Amelia Harrison¹, Thomas Sprague¹; ¹UC Santa Barbara

A large body of work reports that perceptual sensitivity declines when attention is distributed across multiple spatial locations compared to when it is focused on a single location (e.g., Ling & Carrasco, 2006; Popovkina et al., 2021). Neural responses often show similar attenuation of stimulus representations under distributed attention (McMains & Somers, 2005; Toffanin et al., 2009). However, these effects are not universal: performance costs can be minimized by changes in decision demands (Harrison et al., 2023), and recent findings demonstrate that distributed spatial attention does not always reduce neural responses (Harrison et al., VSS 2024; Harrison & Sprague, SfN 2025).

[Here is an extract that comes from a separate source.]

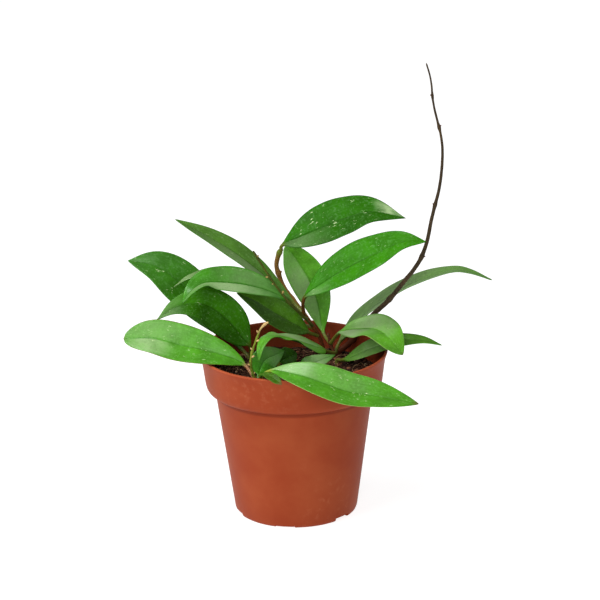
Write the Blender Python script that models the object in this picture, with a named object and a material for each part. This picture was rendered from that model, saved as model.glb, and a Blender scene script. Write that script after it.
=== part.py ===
"""A potted hoya: a plastic grower's pot, its soil, and a young plant of a few stems and long waxy leaves.

Origin: the centre of the pot's base, on the surface it stands on. +Z is up and -Y is the front.
Sizes are in millimetres here and become metres as each mesh is made.
"""

import math

import bmesh
import bpy
from mathutils import Matrix, Vector, noise

MM = 0.001
GAP = 0.3  # clearance between pieces that touch

# Pot: radii and heights
POT_HEIGHT = 96.0
RIM_RADIUS = 54.0
WALL = 1.1
BAND_LOW = 73.5  # height of the step under the rim band
BAND_RADIUS = 50.8  # the band just above the step
BODY_TOP_RADIUS = 45.5
BODY_FOOT_RADIUS = 35.2
FOOT_RADIUS = 34.0
FOOT_INNER_RADIUS = 30.5
FLOOR_LOW = 2.6
FLOOR_HIGH = 4.2
BOSS_RADIUS = 12.0
POT_SIDES = 60
NOTCHES = 6
NOTCH_WIDTH = 11.0
NOTCH_HEIGHT = 1.7
NOTCH_TURN = -6.0  # degrees from the front
DRAIN_RADIUS = 3.2
DRAIN_HEIGHT = 4.8

# Soil
SOIL_HEIGHT = 80.5
SOIL_RELIEF = 2.0
SOIL_SIDES = 48
SOIL_RINGS = (8, 16, 24, 32, 39, 45)
BURIED = 8.0  # how deep stems and stalks stand in their holes
STRAIGHT_FOOT = 3.0  # how far above the soil they stay upright
HOLE_SLACK = 1.06  # makes up for the flat sides of a hole

# Leaves and stems
STALK_RADIUS = 1.0
STALK_END_RADIUS = 0.55
BLADE_THICKNESS = 1.0
RIB_DEPTH = 0.5
LEAF_SIDES = 12
STALK_STATIONS = (0.0, 0.3, 0.7)
BLADE_STATIONS = (0.0, 0.06, 0.14, 0.25, 0.37, 0.49, 0.61, 0.73, 0.84, 0.93, 1.0)
STEM_SIDES = 8
STEM_RING_SPACING = 7.0
CURVE_STEPS = 8  # points worked out along each span of a curve

# Stems that stand in the soil: where, the points each grows through above it, and its radius low and at the tip
STEMS = {
    "whip": dict(
        at=(26, 31), route=[(31, 29, 87.6), (35, 25, 93.3), (41, 21, 102.6), (47, 17, 111), (56, 12, 121.5),
                            (64, 8, 133), (69, 6, 140), (73.5, 4, 148), (77, 2, 159), (79, 1, 170), (81, 0, 179),
                            (83.5, 0, 189), (85, 0, 200), (85.5, 0, 212), (84.5, 0, 221), (82.5, 0, 229.5),
                            (81, 0, 236), (80, 0, 242.5), (79.5, 0, 249), (78.5, 0, 255), (76.5, 0, 262)],
        radii=(1.8, 0.45)),
    "vine": dict(at=(18, 31), route=[(15, 28, 94), (10, 24, 104), (6, 21, 110)], radii=(1.3, 1.0)),
    "dark_stem": dict(at=(24, 27), route=[(22, 28, 88), (20, 29, 96)], radii=(1.1, 0.8)),
    "left_stem": dict(at=(-23, 6), route=[(-24, 6, 88), (-25, 6, 94)], radii=(1.3, 1.1)),
    "front_twig": dict(
        at=(-20, -30), route=[(-21, -30, 86), (-23, -30, 92), (-24, -30, 99), (-23, -29, 105), (-20, -28, 113),
                              (-18, -28, 118), (-14, -28, 122)],
        radii=(0.8, 0.5)),
}
# Side shoots: the stem each grows from and the height there, the points it grows through, and its radii
SHOOTS = {
    "upper_shoot": dict(stem="vine", at=101, route=[(6, 31, 108), (0, 35, 115), (-5, 37, 122), (-8, 38, 130),
                                                    (-9, 38, 136), (-7, 37, 143), (-6, 36, 145)],
                        radii=(1.2, 1.4)),
    "old_twig": dict(stem="vine", at=102, route=[(6, 14, 111), (-1, 9, 120), (-6, 8, 127), (-13, 6, 138),
                                                 (-22, 5, 154)],
                     radii=(0.8, 0.6)),
}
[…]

These observations suggest that measured ‘capacity limits’ may arise from task-specific factors rather than fixed constraints in attentional modulations of sensory processing. To characterize how task structure shapes behavioral impacts of focused versus distributed attention, we developed a framework in which stimulus input remains constant while attentional and decisional demands vary. On each trial, observers viewed two iso-eccentric stimuli and were cued to attend to one or both peripheral locations. Across task variants, participants either monitored for a target and immediately reported its identity at the pre-cued location(s), or used a post-cue after a brief delay to determine which stimulus should be reported, requiring brief maintenance in visual working memory. These manipulations dissociate sensory selection, target monitoring, working-memory storage, and decision readout while preserving visual stimulation across conditions. Across tasks, aspects of behavioral performance (RT, discriminability) depended on the number of attended locations, though the magnitude of these differences varied substantially with task factors. These results indicate that behavioral limits in spatial attention are influenced by specific features such as cueing scheme and report requirements. By isolating these components within a common stimulus framework, this approach identifies when distributed-attention costs reflect sensory selection, monitoring demands, or post-perceptual decision processes.